*WORK INSTRUCTIONS*: In the listing that follows, locate the line containing "extrude(amount=-lock_t, mode=Mode.SUBTRACT)" and the line containing "in imported if". Retype exactly those two lines and every line between them, and nothing more.
start MATERIAL
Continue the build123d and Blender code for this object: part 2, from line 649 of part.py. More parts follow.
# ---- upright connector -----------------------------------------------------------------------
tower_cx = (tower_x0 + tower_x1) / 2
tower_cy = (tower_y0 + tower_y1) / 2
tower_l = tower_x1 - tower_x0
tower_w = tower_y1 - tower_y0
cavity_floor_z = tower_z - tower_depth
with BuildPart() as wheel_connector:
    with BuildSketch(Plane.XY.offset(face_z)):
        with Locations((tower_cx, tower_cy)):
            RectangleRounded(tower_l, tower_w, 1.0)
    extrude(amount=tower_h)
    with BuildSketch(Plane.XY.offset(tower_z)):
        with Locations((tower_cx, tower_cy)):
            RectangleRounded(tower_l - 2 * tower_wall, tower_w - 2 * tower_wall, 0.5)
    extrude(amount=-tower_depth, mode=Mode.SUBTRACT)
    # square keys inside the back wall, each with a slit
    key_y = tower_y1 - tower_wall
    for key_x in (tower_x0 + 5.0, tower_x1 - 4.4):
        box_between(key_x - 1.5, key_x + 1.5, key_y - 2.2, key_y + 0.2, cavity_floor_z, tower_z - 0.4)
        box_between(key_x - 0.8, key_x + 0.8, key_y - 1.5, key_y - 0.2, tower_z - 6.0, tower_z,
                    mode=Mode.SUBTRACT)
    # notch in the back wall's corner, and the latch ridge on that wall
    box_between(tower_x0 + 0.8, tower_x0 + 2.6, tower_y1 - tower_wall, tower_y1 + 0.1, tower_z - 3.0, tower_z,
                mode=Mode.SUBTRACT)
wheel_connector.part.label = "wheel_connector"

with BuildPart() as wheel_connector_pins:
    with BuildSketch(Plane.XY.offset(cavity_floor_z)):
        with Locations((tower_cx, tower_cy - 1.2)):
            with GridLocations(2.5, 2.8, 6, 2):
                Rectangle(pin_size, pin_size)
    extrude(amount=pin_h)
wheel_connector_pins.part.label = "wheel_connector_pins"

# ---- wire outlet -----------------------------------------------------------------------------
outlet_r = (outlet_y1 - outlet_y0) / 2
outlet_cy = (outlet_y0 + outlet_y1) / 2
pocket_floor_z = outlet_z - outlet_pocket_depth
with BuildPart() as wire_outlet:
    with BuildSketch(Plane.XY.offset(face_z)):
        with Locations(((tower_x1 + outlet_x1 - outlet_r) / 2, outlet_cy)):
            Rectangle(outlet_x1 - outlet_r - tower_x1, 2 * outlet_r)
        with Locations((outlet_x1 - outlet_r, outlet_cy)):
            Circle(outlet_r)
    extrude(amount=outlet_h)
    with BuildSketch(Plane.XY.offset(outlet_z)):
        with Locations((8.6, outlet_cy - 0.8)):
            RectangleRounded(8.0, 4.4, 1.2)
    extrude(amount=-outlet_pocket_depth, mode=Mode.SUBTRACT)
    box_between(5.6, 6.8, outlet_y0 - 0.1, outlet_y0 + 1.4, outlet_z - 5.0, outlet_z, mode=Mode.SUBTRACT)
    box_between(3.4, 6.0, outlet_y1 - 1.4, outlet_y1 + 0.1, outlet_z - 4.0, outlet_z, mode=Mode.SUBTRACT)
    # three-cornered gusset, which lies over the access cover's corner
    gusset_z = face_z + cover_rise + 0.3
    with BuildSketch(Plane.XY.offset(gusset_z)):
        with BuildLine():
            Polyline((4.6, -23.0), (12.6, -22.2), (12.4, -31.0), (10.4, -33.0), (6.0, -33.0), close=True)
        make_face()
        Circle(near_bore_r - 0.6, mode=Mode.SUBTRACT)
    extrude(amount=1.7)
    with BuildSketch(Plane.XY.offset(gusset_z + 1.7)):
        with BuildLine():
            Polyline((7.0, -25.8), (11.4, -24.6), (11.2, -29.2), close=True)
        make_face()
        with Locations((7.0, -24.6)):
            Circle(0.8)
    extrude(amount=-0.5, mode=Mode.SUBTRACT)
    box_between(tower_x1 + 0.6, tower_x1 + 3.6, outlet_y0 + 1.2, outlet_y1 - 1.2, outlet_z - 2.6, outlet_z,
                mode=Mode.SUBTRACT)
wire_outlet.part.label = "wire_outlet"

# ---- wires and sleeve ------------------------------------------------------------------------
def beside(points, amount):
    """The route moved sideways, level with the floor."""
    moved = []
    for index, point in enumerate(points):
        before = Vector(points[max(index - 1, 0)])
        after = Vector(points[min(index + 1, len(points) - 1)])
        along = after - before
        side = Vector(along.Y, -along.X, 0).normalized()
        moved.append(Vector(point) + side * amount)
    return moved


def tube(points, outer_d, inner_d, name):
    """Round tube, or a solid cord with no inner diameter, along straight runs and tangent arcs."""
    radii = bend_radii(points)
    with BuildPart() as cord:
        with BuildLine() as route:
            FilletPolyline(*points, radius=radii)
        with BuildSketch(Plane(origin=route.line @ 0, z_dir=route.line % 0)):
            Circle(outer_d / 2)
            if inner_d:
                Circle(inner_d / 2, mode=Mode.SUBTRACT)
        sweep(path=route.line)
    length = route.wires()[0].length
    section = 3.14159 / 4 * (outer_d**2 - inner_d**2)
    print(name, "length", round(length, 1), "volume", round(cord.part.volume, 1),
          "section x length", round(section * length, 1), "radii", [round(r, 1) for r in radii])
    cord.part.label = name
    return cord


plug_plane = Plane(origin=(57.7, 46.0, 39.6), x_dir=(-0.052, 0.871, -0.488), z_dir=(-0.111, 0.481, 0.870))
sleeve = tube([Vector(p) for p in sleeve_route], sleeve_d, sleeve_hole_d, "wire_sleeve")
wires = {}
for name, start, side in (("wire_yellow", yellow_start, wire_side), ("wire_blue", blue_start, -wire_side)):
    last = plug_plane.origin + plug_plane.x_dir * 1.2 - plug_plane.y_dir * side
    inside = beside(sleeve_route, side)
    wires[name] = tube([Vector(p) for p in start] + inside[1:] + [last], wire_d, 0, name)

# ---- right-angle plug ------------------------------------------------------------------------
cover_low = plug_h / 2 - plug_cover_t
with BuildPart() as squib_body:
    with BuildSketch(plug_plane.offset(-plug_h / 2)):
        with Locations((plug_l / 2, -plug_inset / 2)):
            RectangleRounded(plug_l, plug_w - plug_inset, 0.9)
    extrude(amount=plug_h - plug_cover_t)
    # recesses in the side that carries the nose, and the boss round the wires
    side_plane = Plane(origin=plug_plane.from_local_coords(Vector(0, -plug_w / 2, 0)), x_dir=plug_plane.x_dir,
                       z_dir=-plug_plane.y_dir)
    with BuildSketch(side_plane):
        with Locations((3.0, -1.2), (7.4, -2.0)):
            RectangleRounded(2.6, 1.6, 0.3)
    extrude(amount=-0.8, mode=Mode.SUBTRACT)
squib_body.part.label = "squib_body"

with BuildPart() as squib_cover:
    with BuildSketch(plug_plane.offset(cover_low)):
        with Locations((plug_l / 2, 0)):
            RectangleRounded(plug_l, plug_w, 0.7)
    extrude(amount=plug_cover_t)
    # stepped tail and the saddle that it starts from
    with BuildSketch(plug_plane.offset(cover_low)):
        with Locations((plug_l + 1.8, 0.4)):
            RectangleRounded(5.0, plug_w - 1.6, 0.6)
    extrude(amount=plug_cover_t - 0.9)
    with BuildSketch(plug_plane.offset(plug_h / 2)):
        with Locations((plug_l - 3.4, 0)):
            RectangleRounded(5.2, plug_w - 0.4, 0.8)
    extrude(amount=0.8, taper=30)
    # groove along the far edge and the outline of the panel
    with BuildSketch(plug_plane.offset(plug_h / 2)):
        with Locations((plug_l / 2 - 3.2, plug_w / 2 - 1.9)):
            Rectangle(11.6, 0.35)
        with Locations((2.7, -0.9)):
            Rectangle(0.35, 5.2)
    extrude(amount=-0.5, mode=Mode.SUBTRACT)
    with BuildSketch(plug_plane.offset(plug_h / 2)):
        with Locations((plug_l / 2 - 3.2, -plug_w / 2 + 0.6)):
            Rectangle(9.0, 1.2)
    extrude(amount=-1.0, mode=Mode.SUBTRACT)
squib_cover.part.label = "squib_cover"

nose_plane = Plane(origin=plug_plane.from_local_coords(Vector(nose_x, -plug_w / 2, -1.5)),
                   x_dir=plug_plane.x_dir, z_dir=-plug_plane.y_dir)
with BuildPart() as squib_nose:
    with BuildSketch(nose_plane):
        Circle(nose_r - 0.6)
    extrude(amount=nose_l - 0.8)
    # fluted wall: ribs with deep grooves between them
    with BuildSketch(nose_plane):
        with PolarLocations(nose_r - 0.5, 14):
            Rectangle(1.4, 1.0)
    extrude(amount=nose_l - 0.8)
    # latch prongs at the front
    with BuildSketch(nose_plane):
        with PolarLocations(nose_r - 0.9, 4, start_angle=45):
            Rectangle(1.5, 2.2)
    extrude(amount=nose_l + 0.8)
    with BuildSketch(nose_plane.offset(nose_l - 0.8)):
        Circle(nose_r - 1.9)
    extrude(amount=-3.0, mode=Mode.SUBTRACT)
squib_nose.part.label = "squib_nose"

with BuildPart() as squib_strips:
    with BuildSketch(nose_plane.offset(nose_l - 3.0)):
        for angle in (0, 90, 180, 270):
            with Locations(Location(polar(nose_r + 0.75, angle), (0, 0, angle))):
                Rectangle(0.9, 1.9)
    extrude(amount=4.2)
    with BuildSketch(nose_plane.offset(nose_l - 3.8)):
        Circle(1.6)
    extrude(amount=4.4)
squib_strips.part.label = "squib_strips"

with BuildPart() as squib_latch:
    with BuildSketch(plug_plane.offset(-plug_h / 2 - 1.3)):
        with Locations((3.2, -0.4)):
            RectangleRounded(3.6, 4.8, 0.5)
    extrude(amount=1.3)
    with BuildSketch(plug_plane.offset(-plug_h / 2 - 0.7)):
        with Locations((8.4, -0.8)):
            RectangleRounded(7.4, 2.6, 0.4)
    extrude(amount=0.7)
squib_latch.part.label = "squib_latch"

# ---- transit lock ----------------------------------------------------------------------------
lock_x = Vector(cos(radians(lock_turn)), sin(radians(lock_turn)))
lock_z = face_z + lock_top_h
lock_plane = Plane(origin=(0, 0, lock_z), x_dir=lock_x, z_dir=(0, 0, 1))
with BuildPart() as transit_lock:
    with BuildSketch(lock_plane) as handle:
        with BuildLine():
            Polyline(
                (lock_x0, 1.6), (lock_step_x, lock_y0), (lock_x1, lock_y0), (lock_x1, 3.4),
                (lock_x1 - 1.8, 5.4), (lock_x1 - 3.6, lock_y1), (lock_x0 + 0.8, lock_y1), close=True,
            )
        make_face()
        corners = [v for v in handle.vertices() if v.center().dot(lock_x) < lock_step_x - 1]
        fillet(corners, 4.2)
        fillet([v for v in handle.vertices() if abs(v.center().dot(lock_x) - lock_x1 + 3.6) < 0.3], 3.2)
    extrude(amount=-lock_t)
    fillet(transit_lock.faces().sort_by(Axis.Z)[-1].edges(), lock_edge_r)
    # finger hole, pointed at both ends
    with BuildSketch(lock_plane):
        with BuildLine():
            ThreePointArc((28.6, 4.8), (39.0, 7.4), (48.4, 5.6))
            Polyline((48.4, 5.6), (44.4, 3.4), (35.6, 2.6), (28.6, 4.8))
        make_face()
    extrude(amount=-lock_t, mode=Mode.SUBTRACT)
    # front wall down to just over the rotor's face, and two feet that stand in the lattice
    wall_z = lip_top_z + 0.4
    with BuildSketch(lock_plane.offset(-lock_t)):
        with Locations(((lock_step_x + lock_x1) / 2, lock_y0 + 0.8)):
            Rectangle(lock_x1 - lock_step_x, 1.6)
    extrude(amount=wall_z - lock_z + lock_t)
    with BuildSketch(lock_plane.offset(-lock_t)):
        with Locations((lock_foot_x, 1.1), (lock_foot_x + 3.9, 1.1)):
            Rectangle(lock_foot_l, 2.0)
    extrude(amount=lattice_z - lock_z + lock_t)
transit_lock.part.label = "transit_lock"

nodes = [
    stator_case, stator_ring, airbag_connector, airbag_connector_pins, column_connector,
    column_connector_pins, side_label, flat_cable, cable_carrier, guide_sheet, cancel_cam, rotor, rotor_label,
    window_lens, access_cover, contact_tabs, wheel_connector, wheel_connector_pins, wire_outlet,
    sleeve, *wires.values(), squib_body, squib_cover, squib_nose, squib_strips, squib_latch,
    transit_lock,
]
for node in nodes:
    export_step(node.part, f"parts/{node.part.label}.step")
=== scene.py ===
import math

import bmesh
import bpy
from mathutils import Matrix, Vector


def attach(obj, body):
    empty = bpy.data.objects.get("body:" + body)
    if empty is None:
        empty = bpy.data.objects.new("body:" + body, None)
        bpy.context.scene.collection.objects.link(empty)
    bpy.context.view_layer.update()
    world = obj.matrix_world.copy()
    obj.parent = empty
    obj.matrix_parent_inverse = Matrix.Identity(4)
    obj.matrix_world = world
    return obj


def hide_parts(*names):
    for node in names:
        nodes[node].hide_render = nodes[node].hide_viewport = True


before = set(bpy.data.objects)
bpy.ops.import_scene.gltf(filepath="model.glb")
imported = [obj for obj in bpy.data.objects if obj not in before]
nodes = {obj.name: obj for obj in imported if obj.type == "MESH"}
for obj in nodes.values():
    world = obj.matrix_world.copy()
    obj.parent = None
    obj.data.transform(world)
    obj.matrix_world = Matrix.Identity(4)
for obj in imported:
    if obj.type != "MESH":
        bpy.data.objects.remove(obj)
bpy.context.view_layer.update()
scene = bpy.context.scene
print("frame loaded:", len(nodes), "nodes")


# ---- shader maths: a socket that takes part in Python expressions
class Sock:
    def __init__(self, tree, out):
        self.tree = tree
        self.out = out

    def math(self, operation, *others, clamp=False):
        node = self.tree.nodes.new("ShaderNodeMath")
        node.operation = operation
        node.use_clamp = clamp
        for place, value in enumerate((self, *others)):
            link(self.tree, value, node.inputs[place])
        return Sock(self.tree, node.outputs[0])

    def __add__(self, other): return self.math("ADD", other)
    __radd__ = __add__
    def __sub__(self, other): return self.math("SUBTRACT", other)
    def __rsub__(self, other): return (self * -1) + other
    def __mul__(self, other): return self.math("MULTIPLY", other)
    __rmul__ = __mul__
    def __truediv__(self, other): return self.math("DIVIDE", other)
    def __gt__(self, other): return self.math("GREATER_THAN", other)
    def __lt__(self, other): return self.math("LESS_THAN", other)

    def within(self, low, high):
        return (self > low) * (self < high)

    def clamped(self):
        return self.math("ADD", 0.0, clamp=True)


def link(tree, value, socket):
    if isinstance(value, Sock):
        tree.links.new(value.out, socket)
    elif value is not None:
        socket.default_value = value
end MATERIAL
start MATERIAL
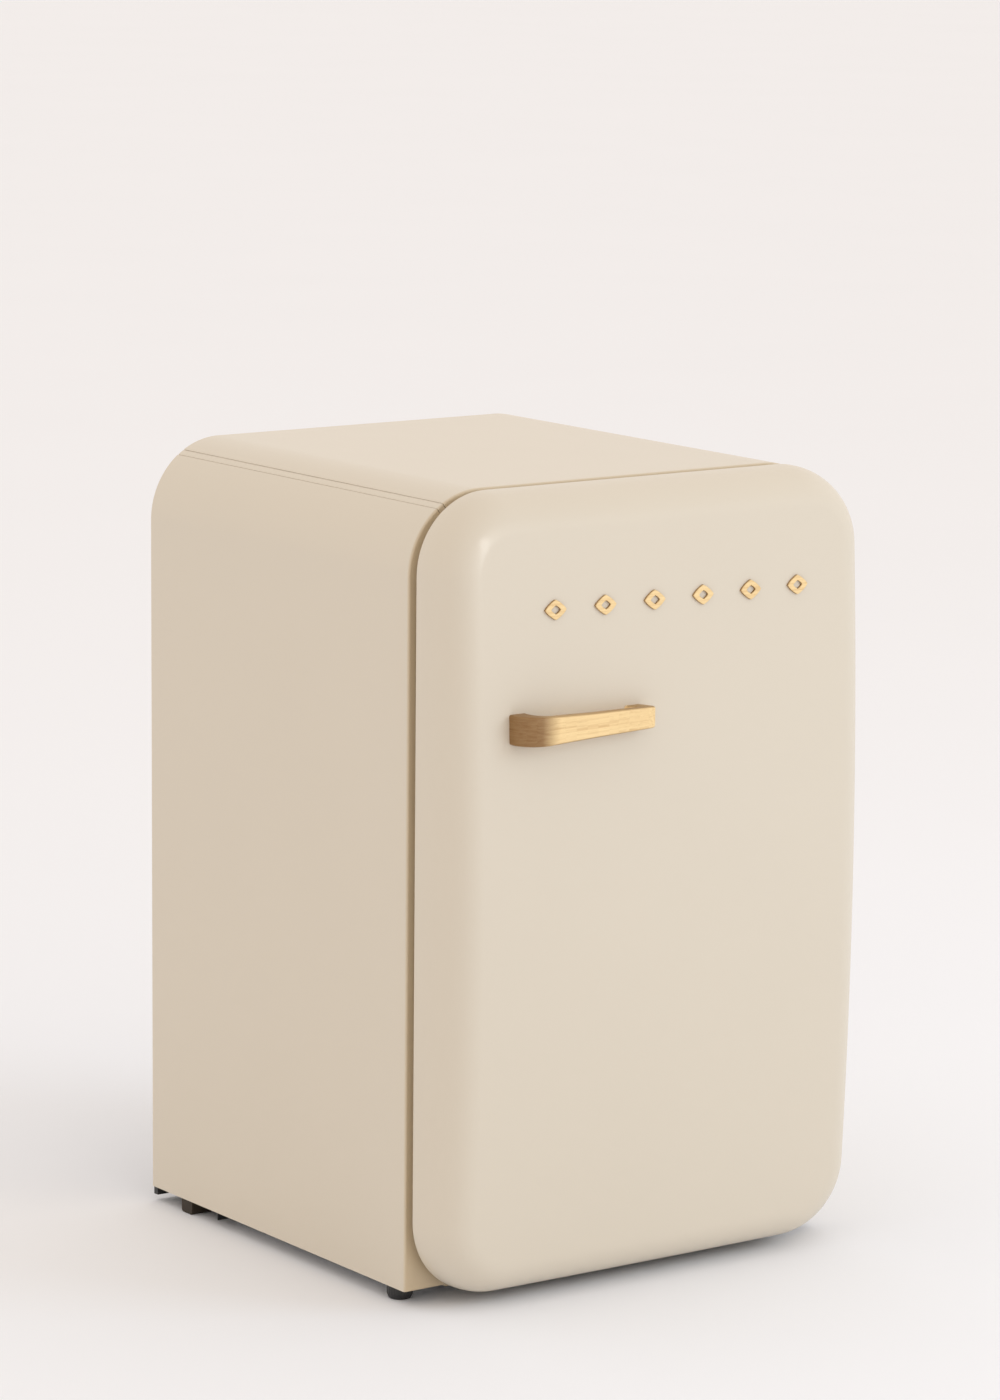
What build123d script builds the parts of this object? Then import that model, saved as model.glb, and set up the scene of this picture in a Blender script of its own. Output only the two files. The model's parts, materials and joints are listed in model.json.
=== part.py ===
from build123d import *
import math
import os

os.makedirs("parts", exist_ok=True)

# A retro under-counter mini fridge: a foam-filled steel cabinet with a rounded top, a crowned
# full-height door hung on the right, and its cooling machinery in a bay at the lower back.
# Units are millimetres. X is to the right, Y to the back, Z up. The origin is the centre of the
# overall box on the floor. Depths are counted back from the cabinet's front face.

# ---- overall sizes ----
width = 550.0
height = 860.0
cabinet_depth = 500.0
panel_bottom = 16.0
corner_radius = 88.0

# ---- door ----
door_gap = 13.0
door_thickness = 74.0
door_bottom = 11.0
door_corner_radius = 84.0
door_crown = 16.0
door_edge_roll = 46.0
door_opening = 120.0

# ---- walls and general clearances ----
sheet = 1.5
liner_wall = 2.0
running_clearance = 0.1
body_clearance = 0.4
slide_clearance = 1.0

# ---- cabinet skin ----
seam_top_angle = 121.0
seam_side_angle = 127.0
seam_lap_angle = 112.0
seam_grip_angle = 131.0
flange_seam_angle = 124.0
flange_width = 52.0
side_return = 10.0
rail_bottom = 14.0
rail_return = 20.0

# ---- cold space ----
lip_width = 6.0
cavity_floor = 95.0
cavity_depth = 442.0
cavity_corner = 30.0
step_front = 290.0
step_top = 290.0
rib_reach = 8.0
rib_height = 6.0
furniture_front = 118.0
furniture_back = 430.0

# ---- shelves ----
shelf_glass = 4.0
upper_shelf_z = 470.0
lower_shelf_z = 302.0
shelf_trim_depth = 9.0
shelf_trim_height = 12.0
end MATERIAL
start MATERIAL
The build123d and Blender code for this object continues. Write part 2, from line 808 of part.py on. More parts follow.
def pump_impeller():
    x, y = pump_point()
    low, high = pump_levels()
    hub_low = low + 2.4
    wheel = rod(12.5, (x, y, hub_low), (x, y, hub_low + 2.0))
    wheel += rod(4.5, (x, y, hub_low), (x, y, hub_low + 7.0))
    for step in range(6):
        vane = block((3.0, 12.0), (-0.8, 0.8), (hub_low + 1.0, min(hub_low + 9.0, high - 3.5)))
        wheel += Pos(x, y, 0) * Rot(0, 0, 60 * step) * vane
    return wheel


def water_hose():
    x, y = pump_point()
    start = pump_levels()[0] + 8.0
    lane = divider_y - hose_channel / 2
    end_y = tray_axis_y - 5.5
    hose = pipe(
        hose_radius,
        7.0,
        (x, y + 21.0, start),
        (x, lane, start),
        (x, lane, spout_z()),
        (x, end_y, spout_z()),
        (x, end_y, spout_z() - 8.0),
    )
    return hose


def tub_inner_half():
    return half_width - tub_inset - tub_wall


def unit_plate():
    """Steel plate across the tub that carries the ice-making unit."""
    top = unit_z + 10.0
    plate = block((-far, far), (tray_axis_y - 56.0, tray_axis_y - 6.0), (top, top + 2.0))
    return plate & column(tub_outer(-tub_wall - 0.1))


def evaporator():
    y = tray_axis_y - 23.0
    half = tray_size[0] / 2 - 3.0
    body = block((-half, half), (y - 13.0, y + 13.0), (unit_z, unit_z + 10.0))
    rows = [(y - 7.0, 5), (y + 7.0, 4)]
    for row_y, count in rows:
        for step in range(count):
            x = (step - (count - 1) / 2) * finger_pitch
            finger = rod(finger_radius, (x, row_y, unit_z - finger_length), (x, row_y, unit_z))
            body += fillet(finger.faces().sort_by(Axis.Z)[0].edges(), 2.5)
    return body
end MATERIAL
*EXERCISE RESULT*:
    extrude(amount=-lock_t, mode=Mode.SUBTRACT)
    # front wall down to just over the rotor's face, and two feet that stand in the lattice
    wall_z = lip_top_z + 0.4
    with BuildSketch(lock_plane.offset(-lock_t)):
        with Locations(((lock_step_x + lock_x1) / 2, lock_y0 + 0.8)):
            Rectangle(lock_x1 - lock_step_x, 1.6)
    extrude(amount=wall_z - lock_z + lock_t)
    with BuildSketch(lock_plane.offset(-lock_t)):
        with Locations((lock_foot_x, 1.1), (lock_foot_x + 3.9, 1.1)):
            Rectangle(lock_foot_l, 2.0)
    extrude(amount=lattice_z - lock_z + lock_t)
transit_lock.part.label = "transit_lock"

nodes = [
    stator_case, stator_ring, airbag_connector, airbag_connector_pins, column_connector,
    column_connector_pins, side_label, flat_cable, cable_carrier, guide_sheet, cancel_cam, rotor, rotor_label,
    window_lens, access_cover, contact_tabs, wheel_connector, wheel_connector_pins, wire_outlet,
    sleeve, *wires.values(), squib_body, squib_cover, squib_nose, squib_strips, squib_latch,
    transit_lock,
]
for node in nodes:
    export_step(node.part, f"parts/{node.part.label}.step")
=== scene.py ===
import math

import bmesh
import bpy
from mathutils import Matrix, Vector


def attach(obj, body):
    empty = bpy.data.objects.get("body:" + body)
    if empty is None:
        empty = bpy.data.objects.new("body:" + body, None)
        bpy.context.scene.collection.objects.link(empty)
    bpy.context.view_layer.update()
    world = obj.matrix_world.copy()
    obj.parent = empty
    obj.matrix_parent_inverse = Matrix.Identity(4)
    obj.matrix_world = world
    return obj


def hide_parts(*names):
    for node in names:
        nodes[node].hide_render = nodes[node].hide_viewport = True


before = set(bpy.data.objects)
bpy.ops.import_scene.gltf(filepath="model.glb")
imported = [obj for obj in bpy.data.objects if obj not in before]
nodes = {obj.name: obj for obj in imported if obj.type == "MESH"}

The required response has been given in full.